• [Description of the task]
Please write out the material below exactly as given.
[Begin Supplied material]
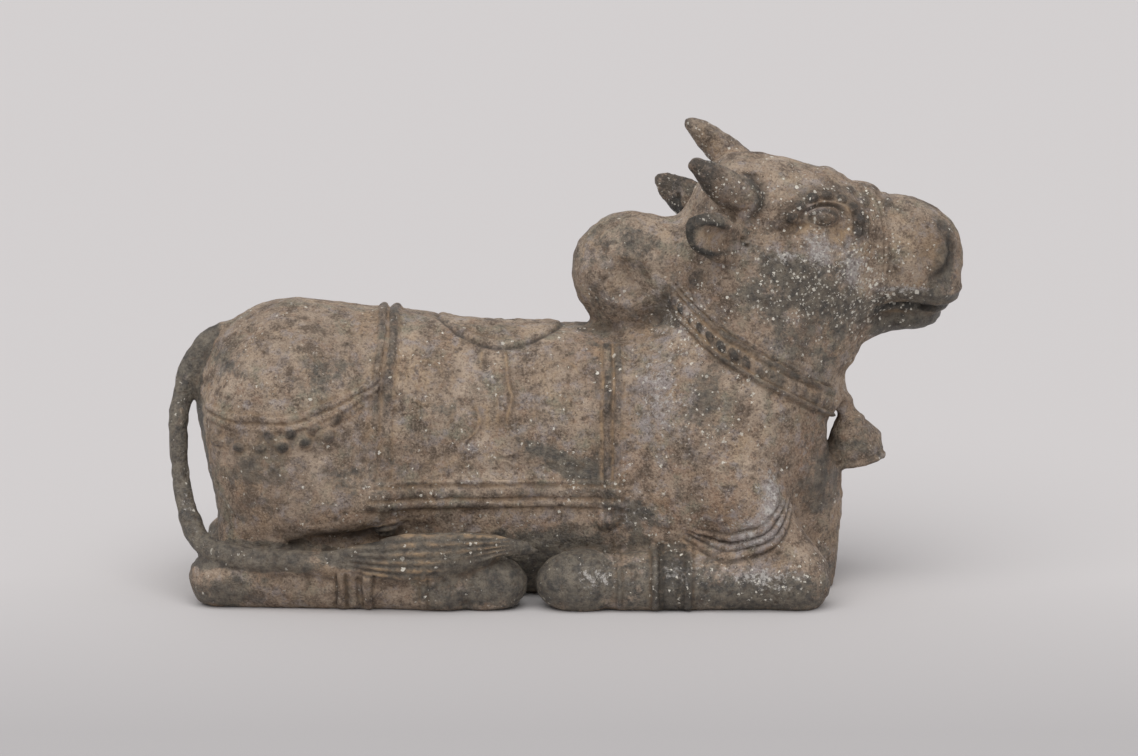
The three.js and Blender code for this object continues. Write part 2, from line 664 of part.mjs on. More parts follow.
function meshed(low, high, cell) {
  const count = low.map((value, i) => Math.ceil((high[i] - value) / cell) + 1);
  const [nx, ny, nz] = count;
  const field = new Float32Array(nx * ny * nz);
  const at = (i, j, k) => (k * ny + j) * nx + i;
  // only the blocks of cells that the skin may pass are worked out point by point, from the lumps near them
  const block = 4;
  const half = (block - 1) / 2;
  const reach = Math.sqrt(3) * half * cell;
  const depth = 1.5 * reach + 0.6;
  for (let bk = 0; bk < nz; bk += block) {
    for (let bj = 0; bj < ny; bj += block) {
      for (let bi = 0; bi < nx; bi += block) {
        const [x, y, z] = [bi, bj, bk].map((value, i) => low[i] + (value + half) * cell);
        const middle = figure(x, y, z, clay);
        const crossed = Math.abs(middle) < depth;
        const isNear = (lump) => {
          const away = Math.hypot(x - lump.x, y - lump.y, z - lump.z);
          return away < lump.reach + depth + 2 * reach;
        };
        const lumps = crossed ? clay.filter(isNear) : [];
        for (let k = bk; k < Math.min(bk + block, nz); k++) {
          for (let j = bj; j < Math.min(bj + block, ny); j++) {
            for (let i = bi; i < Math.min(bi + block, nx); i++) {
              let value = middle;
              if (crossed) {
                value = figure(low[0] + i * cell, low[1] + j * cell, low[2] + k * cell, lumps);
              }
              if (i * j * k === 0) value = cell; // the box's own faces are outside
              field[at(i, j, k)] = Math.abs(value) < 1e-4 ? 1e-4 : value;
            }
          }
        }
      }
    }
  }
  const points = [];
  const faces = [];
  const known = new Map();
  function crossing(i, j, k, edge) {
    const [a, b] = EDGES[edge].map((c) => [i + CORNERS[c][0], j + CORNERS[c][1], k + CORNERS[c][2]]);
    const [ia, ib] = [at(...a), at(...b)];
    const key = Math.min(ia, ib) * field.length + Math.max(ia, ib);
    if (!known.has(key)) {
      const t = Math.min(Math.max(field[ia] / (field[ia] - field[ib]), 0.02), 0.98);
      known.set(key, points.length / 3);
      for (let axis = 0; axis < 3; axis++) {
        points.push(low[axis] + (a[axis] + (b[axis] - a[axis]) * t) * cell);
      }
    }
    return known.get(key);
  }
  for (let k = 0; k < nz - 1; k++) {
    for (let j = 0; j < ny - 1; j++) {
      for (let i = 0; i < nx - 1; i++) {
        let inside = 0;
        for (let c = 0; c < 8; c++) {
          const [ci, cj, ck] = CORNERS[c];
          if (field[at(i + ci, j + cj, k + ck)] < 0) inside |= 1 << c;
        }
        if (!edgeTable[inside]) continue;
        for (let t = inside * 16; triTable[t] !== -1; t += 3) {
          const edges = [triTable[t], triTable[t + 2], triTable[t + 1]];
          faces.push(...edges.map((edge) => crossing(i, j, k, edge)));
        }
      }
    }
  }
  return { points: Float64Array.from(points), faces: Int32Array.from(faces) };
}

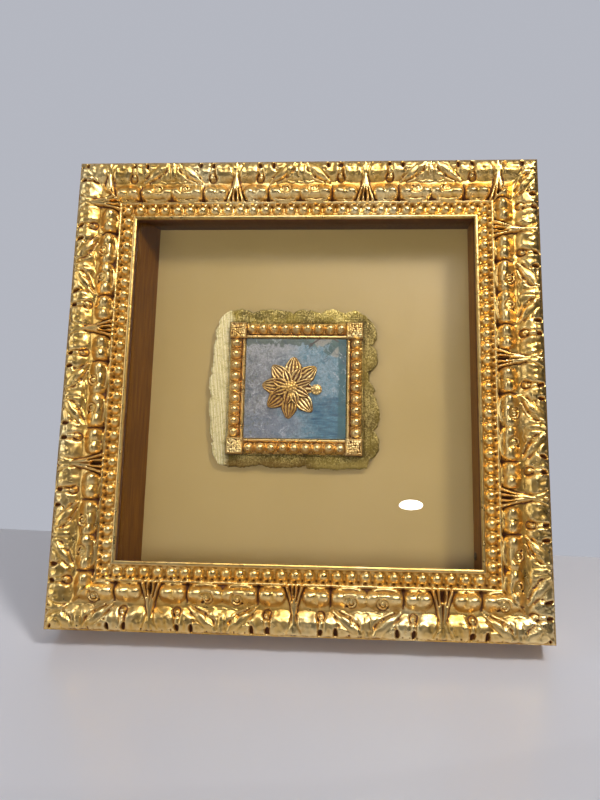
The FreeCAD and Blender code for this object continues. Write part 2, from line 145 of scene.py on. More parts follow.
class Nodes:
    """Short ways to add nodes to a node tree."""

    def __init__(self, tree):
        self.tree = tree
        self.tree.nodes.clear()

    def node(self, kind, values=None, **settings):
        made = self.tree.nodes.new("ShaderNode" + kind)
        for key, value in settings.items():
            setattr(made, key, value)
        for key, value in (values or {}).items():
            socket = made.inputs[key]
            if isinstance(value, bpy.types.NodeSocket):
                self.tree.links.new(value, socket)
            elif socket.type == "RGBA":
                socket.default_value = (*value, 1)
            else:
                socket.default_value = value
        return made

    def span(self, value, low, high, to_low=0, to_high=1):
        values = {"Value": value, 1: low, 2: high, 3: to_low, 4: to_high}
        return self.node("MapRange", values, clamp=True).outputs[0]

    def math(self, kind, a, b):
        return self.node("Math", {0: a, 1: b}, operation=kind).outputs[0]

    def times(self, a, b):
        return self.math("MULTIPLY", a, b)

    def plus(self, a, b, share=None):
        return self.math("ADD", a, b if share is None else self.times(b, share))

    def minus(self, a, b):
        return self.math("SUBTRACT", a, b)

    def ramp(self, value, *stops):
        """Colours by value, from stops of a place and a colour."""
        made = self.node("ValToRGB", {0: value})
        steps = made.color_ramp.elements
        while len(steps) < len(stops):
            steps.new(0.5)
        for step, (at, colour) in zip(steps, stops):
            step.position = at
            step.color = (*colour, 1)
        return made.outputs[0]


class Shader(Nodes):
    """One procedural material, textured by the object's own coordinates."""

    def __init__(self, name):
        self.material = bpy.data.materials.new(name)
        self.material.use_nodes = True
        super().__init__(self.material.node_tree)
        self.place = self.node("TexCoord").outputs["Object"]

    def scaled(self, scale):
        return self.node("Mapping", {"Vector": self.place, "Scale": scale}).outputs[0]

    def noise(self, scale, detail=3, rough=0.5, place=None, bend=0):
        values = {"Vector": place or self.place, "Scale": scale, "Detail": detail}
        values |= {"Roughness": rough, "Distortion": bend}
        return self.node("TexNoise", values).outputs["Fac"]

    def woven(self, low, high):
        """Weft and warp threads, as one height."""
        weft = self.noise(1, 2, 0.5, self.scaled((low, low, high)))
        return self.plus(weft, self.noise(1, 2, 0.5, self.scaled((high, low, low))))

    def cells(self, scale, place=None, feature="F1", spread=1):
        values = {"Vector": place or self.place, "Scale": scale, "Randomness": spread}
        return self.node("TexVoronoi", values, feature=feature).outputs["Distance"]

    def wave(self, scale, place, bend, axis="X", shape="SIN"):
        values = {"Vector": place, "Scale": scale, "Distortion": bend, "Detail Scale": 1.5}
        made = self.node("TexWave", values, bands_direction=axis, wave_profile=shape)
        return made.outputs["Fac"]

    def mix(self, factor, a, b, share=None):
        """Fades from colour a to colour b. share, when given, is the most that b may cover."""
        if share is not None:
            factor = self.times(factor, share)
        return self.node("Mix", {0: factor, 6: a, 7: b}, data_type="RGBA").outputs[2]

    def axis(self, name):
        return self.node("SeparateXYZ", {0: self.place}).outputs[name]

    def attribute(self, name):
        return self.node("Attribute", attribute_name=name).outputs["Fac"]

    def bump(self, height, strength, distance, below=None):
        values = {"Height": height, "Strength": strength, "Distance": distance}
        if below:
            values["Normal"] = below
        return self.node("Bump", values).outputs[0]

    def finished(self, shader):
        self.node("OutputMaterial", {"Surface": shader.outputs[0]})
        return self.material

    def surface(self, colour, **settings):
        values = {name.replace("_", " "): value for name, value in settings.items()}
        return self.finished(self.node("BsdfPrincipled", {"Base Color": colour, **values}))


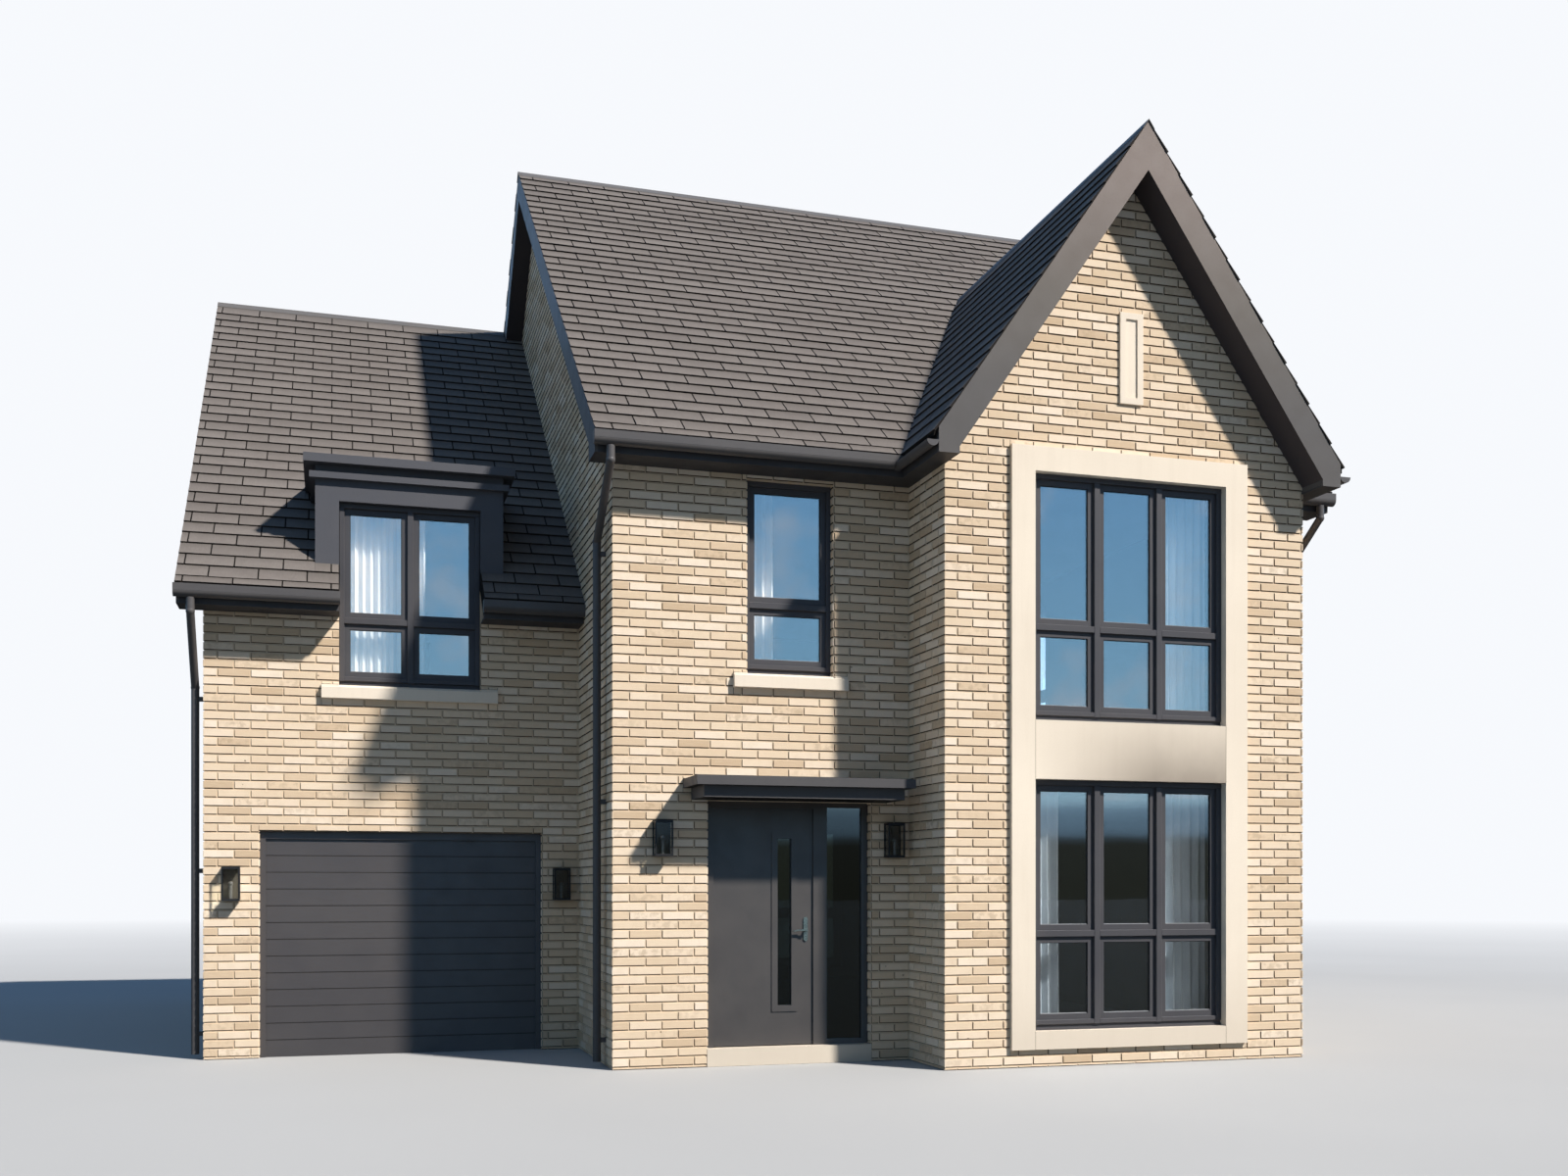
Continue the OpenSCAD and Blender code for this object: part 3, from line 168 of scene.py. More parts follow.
[End Supplied material]
• [Exercise result]
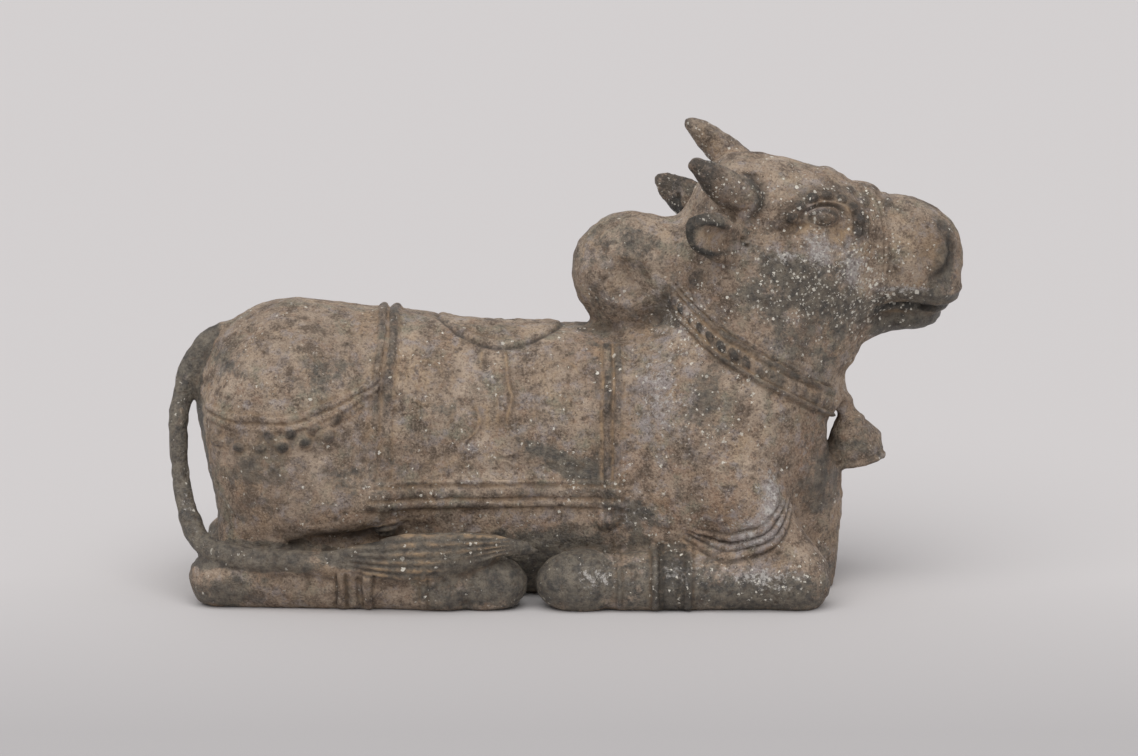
The three.js and Blender code for this object continues. Write part 2, from line 664 of part.mjs on. More parts follow.
function meshed(low, high, cell) {
  const count = low.map((value, i) => Math.ceil((high[i] - value) / cell) + 1);
  const [nx, ny, nz] = count;
  const field = new Float32Array(nx * ny * nz);
  const at = (i, j, k) => (k * ny + j) * nx + i;
  // only the blocks of cells that the skin may pass are worked out point by point, from the lumps near them
  const block = 4;
  const half = (block - 1) / 2;
  const reach = Math.sqrt(3) * half * cell;
  const depth = 1.5 * reach + 0.6;
  for (let bk = 0; bk < nz; bk += block) {
    for (let bj = 0; bj < ny; bj += block) {
      for (let bi = 0; bi < nx; bi += block) {
        const [x, y, z] = [bi, bj, bk].map((value, i) => low[i] + (value + half) * cell);
        const middle = figure(x, y, z, clay);
        const crossed = Math.abs(middle) < depth;
        const isNear = (lump) => {
          const away = Math.hypot(x - lump.x, y - lump.y, z - lump.z);
          return away < lump.reach + depth + 2 * reach;
        };
        const lumps = crossed ? clay.filter(isNear) : [];
        for (let k = bk; k < Math.min(bk + block, nz); k++) {
          for (let j = bj; j < Math.min(bj + block, ny); j++) {
            for (let i = bi; i < Math.min(bi + block, nx); i++) {
              let value = middle;
              if (crossed) {
                value = figure(low[0] + i * cell, low[1] + j * cell, low[2] + k * cell, lumps);
              }
              if (i * j * k === 0) value = cell; // the box's own faces are outside
              field[at(i, j, k)] = Math.abs(value) < 1e-4 ? 1e-4 : value;
            }
          }
        }
      }
    }
  }
  const points = [];
  const faces = [];
  const known = new Map();
  function crossing(i, j, k, edge) {
    const [a, b] = EDGES[edge].map((c) => [i + CORNERS[c][0], j + CORNERS[c][1], k + CORNERS[c][2]]);
    const [ia, ib] = [at(...a), at(...b)];
    const key = Math.min(ia, ib) * field.length + Math.max(ia, ib);
    if (!known.has(key)) {
      const t = Math.min(Math.max(field[ia] / (field[ia] - field[ib]), 0.02), 0.98);
      known.set(key, points.length / 3);
      for (let axis = 0; axis < 3; axis++) {
        points.push(low[axis] + (a[axis] + (b[axis] - a[axis]) * t) * cell);
      }
    }
    return known.get(key);
  }
  for (let k = 0; k < nz - 1; k++) {
    for (let j = 0; j < ny - 1; j++) {
      for (let i = 0; i < nx - 1; i++) {
        let inside = 0;
        for (let c = 0; c < 8; c++) {
          const [ci, cj, ck] = CORNERS[c];
          if (field[at(i + ci, j + cj, k + ck)] < 0) inside |= 1 << c;
        }
        if (!edgeTable[inside]) continue;
        for (let t = inside * 16; triTable[t] !== -1; t += 3) {
          const edges = [triTable[t], triTable[t + 2], triTable[t + 1]];
          faces.push(...edges.map((edge) => crossing(i, j, k, edge)));
        }
      }
    }
  }
  return { points: Float64Array.from(points), faces: Int32Array.from(faces) };
}

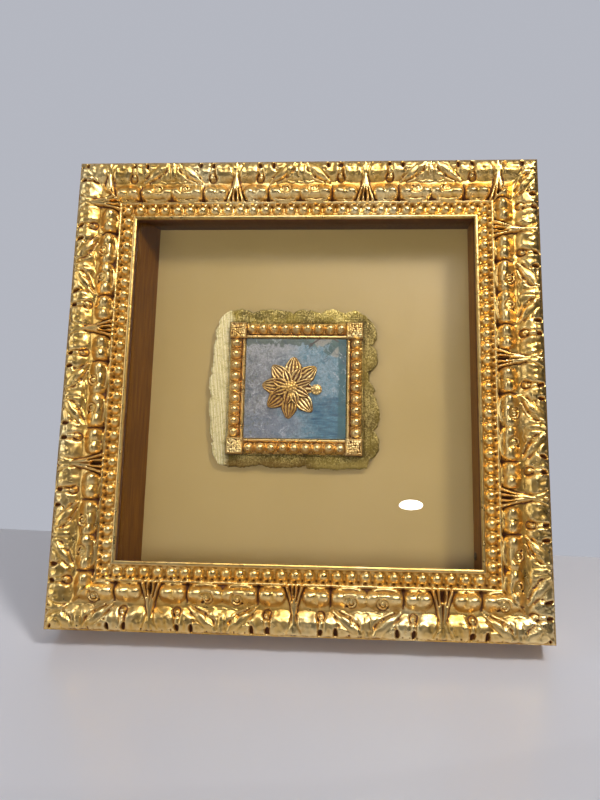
The FreeCAD and Blender code for this object continues. Write part 2, from line 145 of scene.py on. More parts follow.
class Nodes:
    """Short ways to add nodes to a node tree."""

    def __init__(self, tree):
        self.tree = tree
        self.tree.nodes.clear()

    def node(self, kind, values=None, **settings):
        made = self.tree.nodes.new("ShaderNode" + kind)
        for key, value in settings.items():
            setattr(made, key, value)
        for key, value in (values or {}).items():
            socket = made.inputs[key]
            if isinstance(value, bpy.types.NodeSocket):
                self.tree.links.new(value, socket)
            elif socket.type == "RGBA":
                socket.default_value = (*value, 1)
            else:
                socket.default_value = value
        return made

    def span(self, value, low, high, to_low=0, to_high=1):
        values = {"Value": value, 1: low, 2: high, 3: to_low, 4: to_high}
        return self.node("MapRange", values, clamp=True).outputs[0]

    def math(self, kind, a, b):
        return self.node("Math", {0: a, 1: b}, operation=kind).outputs[0]

    def times(self, a, b):
        return self.math("MULTIPLY", a, b)

    def plus(self, a, b, share=None):
        return self.math("ADD", a, b if share is None else self.times(b, share))

    def minus(self, a, b):
        return self.math("SUBTRACT", a, b)

    def ramp(self, value, *stops):
        """Colours by value, from stops of a place and a colour."""
        made = self.node("ValToRGB", {0: value})
        steps = made.color_ramp.elements
        while len(steps) < len(stops):
            steps.new(0.5)
        for step, (at, colour) in zip(steps, stops):
            step.position = at
            step.color = (*colour, 1)
        return made.outputs[0]


class Shader(Nodes):
    """One procedural material, textured by the object's own coordinates."""

    def __init__(self, name):
        self.material = bpy.data.materials.new(name)
        self.material.use_nodes = True
        super().__init__(self.material.node_tree)
        self.place = self.node("TexCoord").outputs["Object"]

    def scaled(self, scale):
        return self.node("Mapping", {"Vector": self.place, "Scale": scale}).outputs[0]

    def noise(self, scale, detail=3, rough=0.5, place=None, bend=0):
        values = {"Vector": place or self.place, "Scale": scale, "Detail": detail}
        values |= {"Roughness": rough, "Distortion": bend}
        return self.node("TexNoise", values).outputs["Fac"]

    def woven(self, low, high):
        """Weft and warp threads, as one height."""
        weft = self.noise(1, 2, 0.5, self.scaled((low, low, high)))
        return self.plus(weft, self.noise(1, 2, 0.5, self.scaled((high, low, low))))

    def cells(self, scale, place=None, feature="F1", spread=1):
        values = {"Vector": place or self.place, "Scale": scale, "Randomness": spread}
        return self.node("TexVoronoi", values, feature=feature).outputs["Distance"]

    def wave(self, scale, place, bend, axis="X", shape="SIN"):
        values = {"Vector": place, "Scale": scale, "Distortion": bend, "Detail Scale": 1.5}
        made = self.node("TexWave", values, bands_direction=axis, wave_profile=shape)
        return made.outputs["Fac"]

    def mix(self, factor, a, b, share=None):
        """Fades from colour a to colour b. share, when given, is the most that b may cover."""
        if share is not None:
            factor = self.times(factor, share)
        return self.node("Mix", {0: factor, 6: a, 7: b}, data_type="RGBA").outputs[2]

    def axis(self, name):
        return self.node("SeparateXYZ", {0: self.place}).outputs[name]

    def attribute(self, name):
        return self.node("Attribute", attribute_name=name).outputs["Fac"]

    def bump(self, height, strength, distance, below=None):
        values = {"Height": height, "Strength": strength, "Distance": distance}
        if below:
            values["Normal"] = below
        return self.node("Bump", values).outputs[0]

    def finished(self, shader):
        self.node("OutputMaterial", {"Surface": shader.outputs[0]})
        return self.material

    def surface(self, colour, **settings):
        values = {name.replace("_", " "): value for name, value in settings.items()}
        return self.finished(self.node("BsdfPrincipled", {"Base Color": colour, **values}))


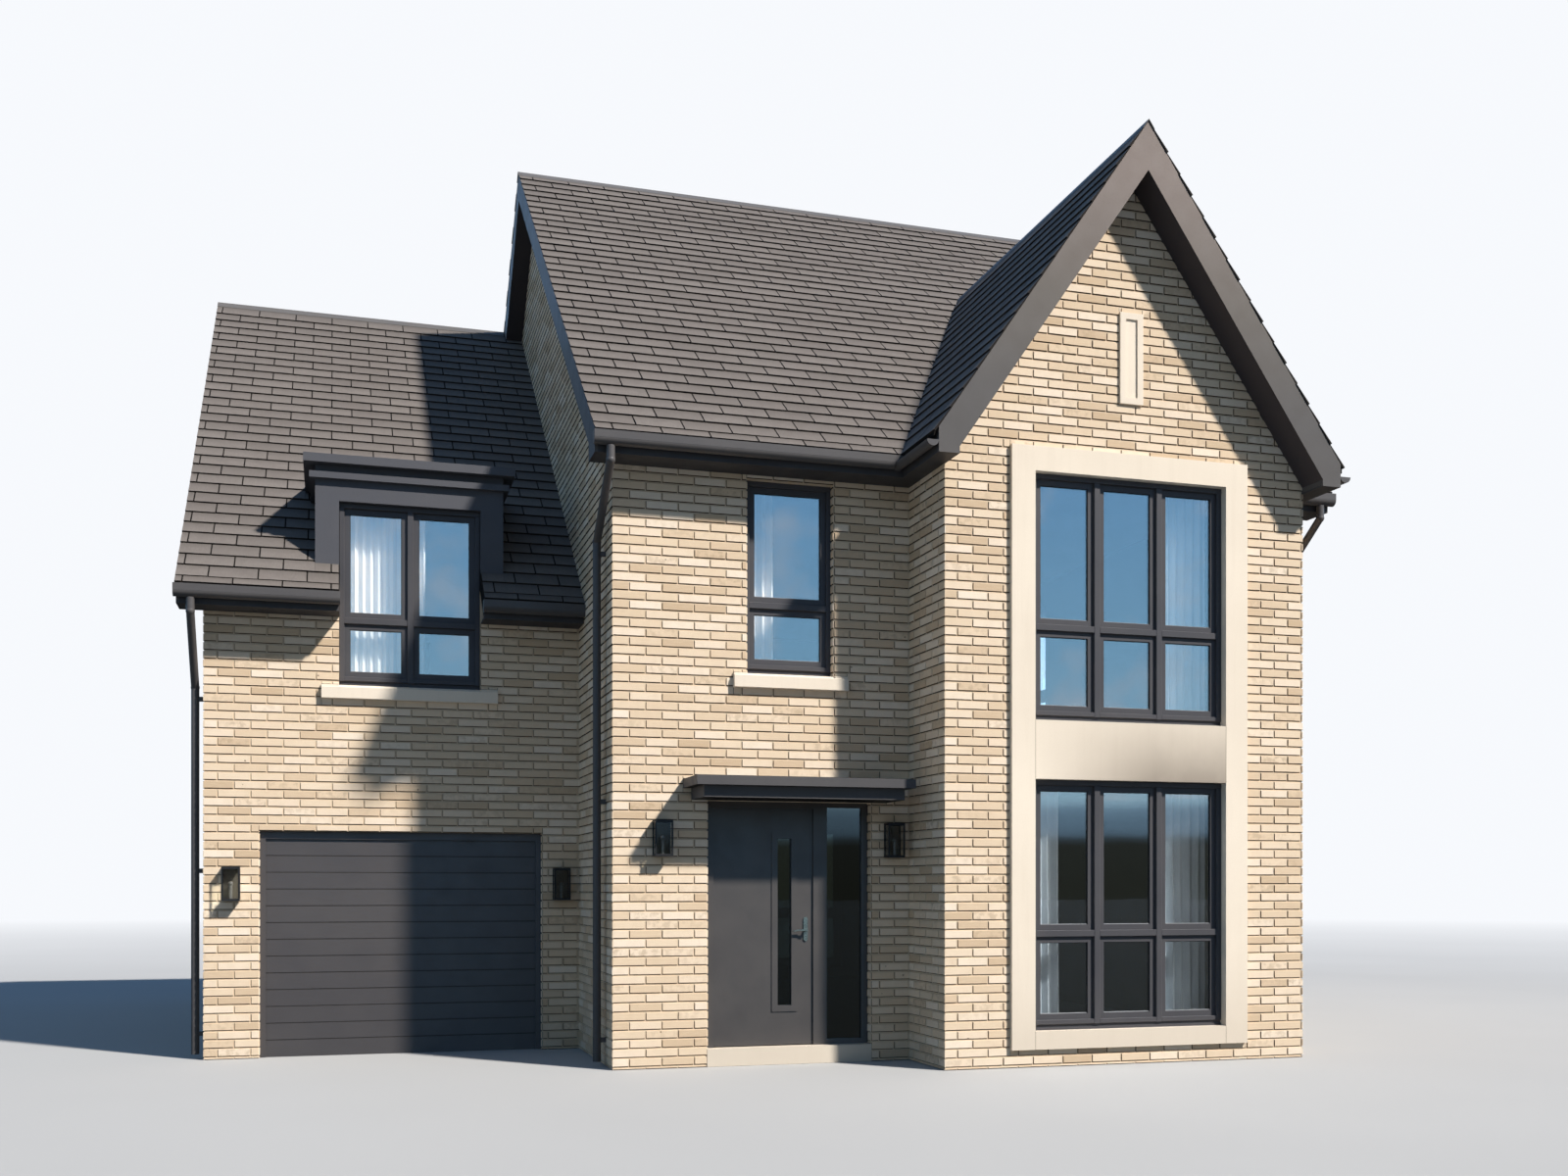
Continue the OpenSCAD and Blender code for this object: part 3, from line 168 of scene.py. More parts follow.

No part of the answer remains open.